Quote:Anyway, you create a notification event by calling eventfd(0, 0). After that, when you issue an AIO request (via io_submit), you connect it to the event fd via an undocumented libaio function io_set_eventfd.
Great, thank you :-)
One day in the future, when AIO can finally handle buffer cache (an Indian guy provided several patches with different strategies 3-4 years ago, so it is maybe only another 5-10 years until they're accepted), this will make AIO a really good option.
Quote:This way you can interleave network events and disk io events within epoll in a single thread.

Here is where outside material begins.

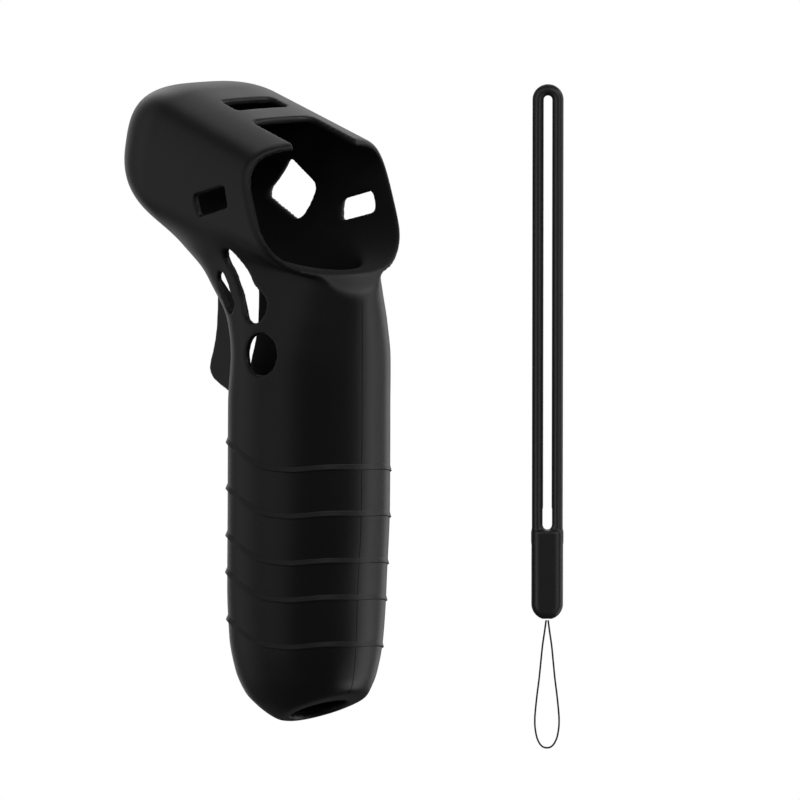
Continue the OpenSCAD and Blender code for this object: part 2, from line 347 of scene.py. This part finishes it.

Yup, that's just as one would wish the world should be. Except for the buffer cache thing.
I
still don't get it why kernel developers seem to think that "asynchronous" and "buffer cache" have to be mutually exclusive. Sure, DMA is great because the controller does all the work, also "zero copy" is a cool buzzword, and "no locks" sounds cool too. But from an application developer's point of view, I couldn't care less, as long as it just works. Even if buffered AIO was 300% slower than "normal" buffered transfers for some obscure reason (but why should it be?), it would still be several thousands of times faster than the best you could ever expect from your hard disk.
There are certainly some applications that will actually want raw, unbuffered DMA access (for a file server shoving data off disk onto the network controller directly, or for having a guarantee that a database transaction is really on disk when you think it is [which you don't know anyway on most write-cache enabled drives today]).
But for the vast majority of applications, the buffer cache is really the most powerful optimisation ever invented. We're talking of "nano" versus "milli" in access times and of "giga" versus "mega" in transfer rate (this assumes that reading from the buffer cache actually has to do a memcpy, which is not even necessarily the case, if similar alignment constrains as for DMA are made).
Access time and transfer rate may seem insignificant with AIO, after all they run asynchronously, so they are hidden. However, that is a fallacy. Access time still means you can't get more than a few hundred "operations" done per second, if nobody else is using the physical drive. If you do more, your requests will queue up, and at some point something
will have to block or fail. Fast producer, slow consumer -- there is no other way.
Granted, the kernel might be able to merge some operations and save a few seeks, and you can always throw a bigger RAID with more disks at the problem. So make that "thousand" or "few thousand" instead of "few hundred".
However, using the buffer cache, you'll do ten thousands or hundred thousands of operations per second without even wasting a thought, the only real downside being that if you're writing and the UPS fails, you may lose data.